Cover us, Lord. Jesus, be a shelter! Not only for my child, but for all God’s children.
At my house, Facebook’s daily memories take us back in time to lives before the life we have now. I brought to our marriage the kids we call “the olders,” and they appear in this season wearing mortarboards and graduation gowns and prom attire. My stepson, in my mind, begins as the toddler son of a friend, but in my public life, he appears later, a schoolboy, in baseball uniform, or walking our puppy. The separate time zones of our memories remind me how new this life is still.
Sometimes I miss the old spaces: the house in Maine on a street with an esplanade of maple trees, the place where we picked up donuts, the beach where I walked my dogs of blessed memory. At the same time I am thankful for the new life, for the blending of two families into one, for the hope represented by God’s power to make me see myself and my world differently even at midlife. I am thankful.
Holy One, give us a glimpse of the future and gratitude for the present when we glance at the past. You are ever working with us and on us, and we thank you for it. Amen.
This morning my daughter took off on a plane headed to Japan for her Junior Year Abroad. She has been dreaming of this since she was the pseudonymous first Little/then Light Princess on my old blog. She started watching a Japanese cartoon with her brother and when the dubbed episodes ran out, she found the later seasons online with English subtitles. She came to love the language and began to dream of going to Japan.
Each of my children had some dream at a fairly early age. #1 Son started acting at 7 and never looked back. #2 Son followed in his brother’s footsteps but when the choice came in 8th grade between a leading role and an orchestra concert, he chose his clarinet and his path.

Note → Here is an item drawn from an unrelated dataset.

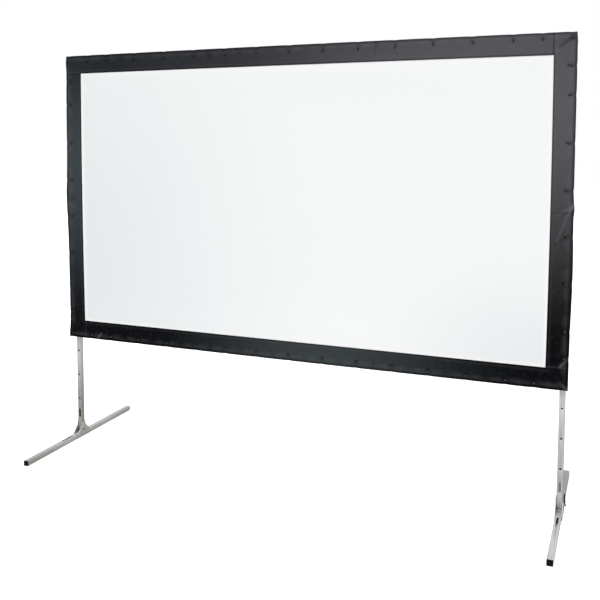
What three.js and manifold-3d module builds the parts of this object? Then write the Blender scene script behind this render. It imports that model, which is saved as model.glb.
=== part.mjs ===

LP often lamented that she was not as directed as her brothers, not so clearly called to … something. She loves Japanese language and culture, but to what end?
It may not be possible to know until she spends the school year there.
LP had her first opportunity to go to Japan last summer, for the ten day Kakehashi Program. Never one to take things for granted, she continued to work hard for this chance to study abroad. The Associated Kyoto Program is competitive. Her Dean’s List grades at Smith College, her straight As in Japanese, her (in my opinion) beautifully written essays about why she wanted to go to Japan: all these combined to make her an exceptional candidate for the program. We knew it meant everything to her and listened as she worried while waiting for the results of her application last winter, assuring her that, as kathrynzj put it, “If you don’t get in, there’s something wrong with the program, not you.”
AKP students attend class at Doshisha University in Kyoto. They live with host families, and LP received a very dear card from hers, which includes a father, a mother, a daughter her age, and a younger son. AKP classes include a language intensive and courses in Japanese history and culture, which are specifically for American students. We’re all especially happy that she got her hoped-for elective, a seminar that includes both American and Japanese students.
I am so proud of my LP, who combines wry humor and gentle manners with articulate feminism and deep faith as if those were the most natural combination in the world. The little girl who always knew what was going on socially in the classroom but never remembered her homework is now a woman and a scholar, and I am delighted to witness her launch.
The Japanese have many different ways of saying goodbye, each appropriate to different occasions or levels of formality. Before she left, LP wrote her farewell in kanji, on our kitchen blackboard. This is the goodbye you would use in Japan if you are heading out to school or work. It translates as “I am going, but I will come back.” Eight months will go by quickly in some ways, although believe me, I write this with tears in my eyes. Eight months for her will be full of new experiences, friends and learnings. When we parted last week as she went off for a week with her dad, I wrapped her in a hug, held my hand on the back of her head and prayed for her safety and for a wonderful year.
But the correct response to her farewell, in Japanese, is nothing so emotional or lofty.
The correct response, in Japanese, is just as matter-of-fact. So today, my dear LP, I say, “行ってらっしゃい” – “Go and come back.”